Views of Early Critics:

  • "Revolt of the Village" theme and its downfall (connection with other books of the same ilk)
  • Psychoanalytic angle (or New Psychology as it was sometimes referred to)

Historical/Literary:

  • Winesburg has been variously looked at as a precursor to the modern novel or a modern novel itself. I’ll have to look at some histories of the American Novel to fill out this section.
  • Expressionism: Several critics (David Stouk in particular) have placed Winesburg within this movement. This is significant because it adds to an understanding of the novel’s place in the artistic/literary world, as well as its style.
  • Innovations in Genre: should this be its own section or under Literary Criticism and Significance? (part of Winesburg’s significance is that it was a major precursor to the “short story cycle” genre, notably influencing cycles such as In Our Time, etc.)

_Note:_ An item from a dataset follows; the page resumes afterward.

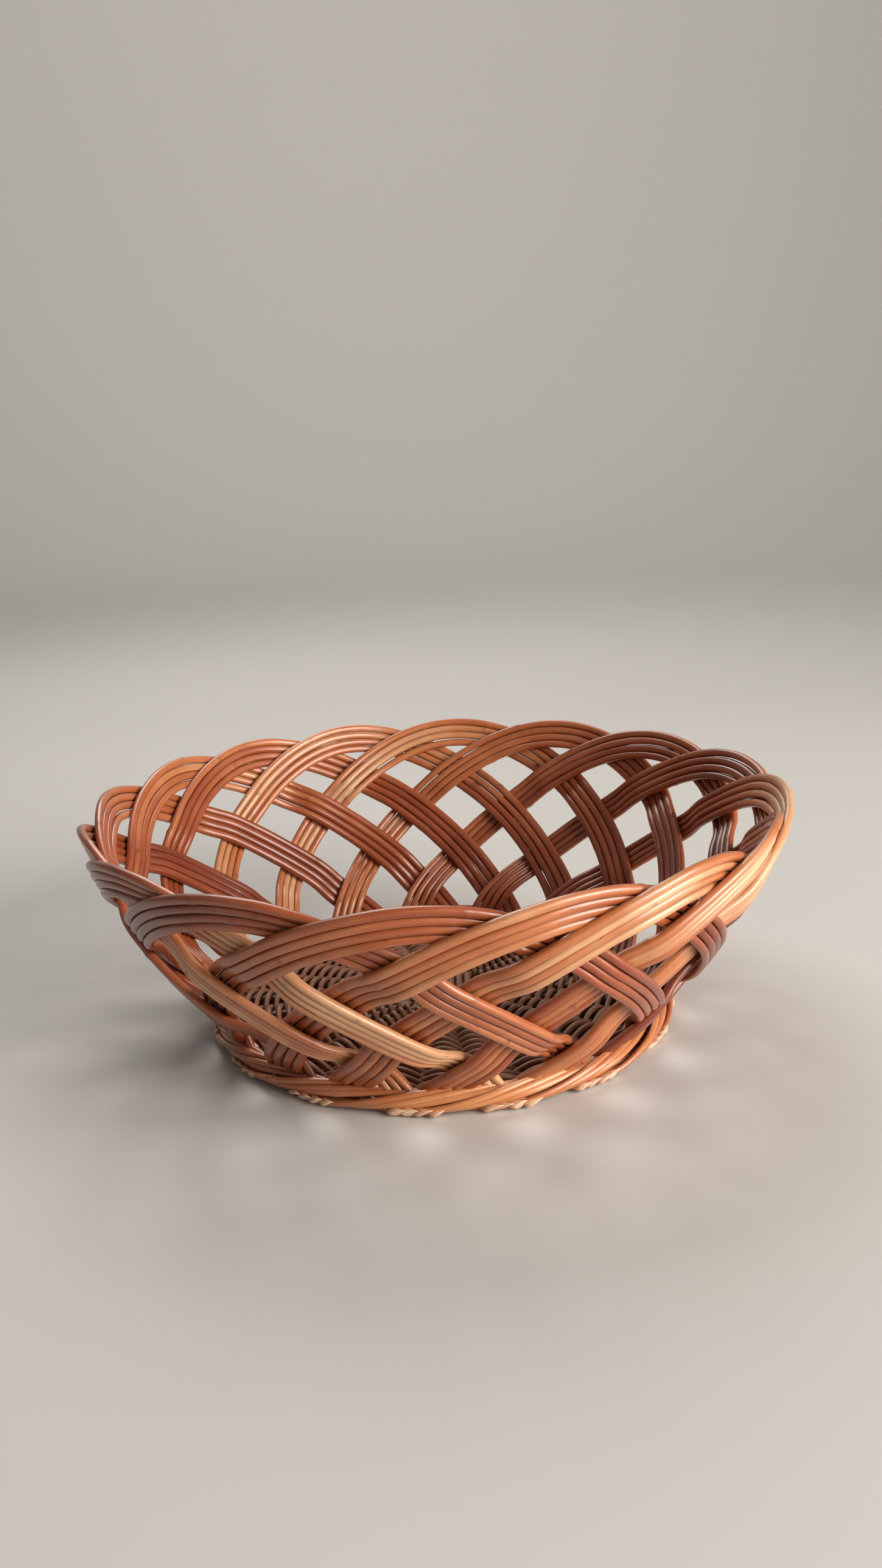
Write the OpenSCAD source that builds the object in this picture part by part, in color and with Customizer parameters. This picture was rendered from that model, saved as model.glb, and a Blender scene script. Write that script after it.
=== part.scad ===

Thoughts? Ideas? --Olegkagan (talk) 09:15, 29 April 2011 (UTC)Reply

Expressionism and Innovation in Genre added in various sections. Not sure where to stick "Revolt of the Village" and Psychoanalysis. I have my hands on Hoffman's chapter from Freudianism and the Literary Mind (1945) which has a chapter on Anderson -- will incorporate if there's something interesting in there that will fit. --Olegkagan (talk) 22:07, 18 June 2011 (UTC)Reply

Novel?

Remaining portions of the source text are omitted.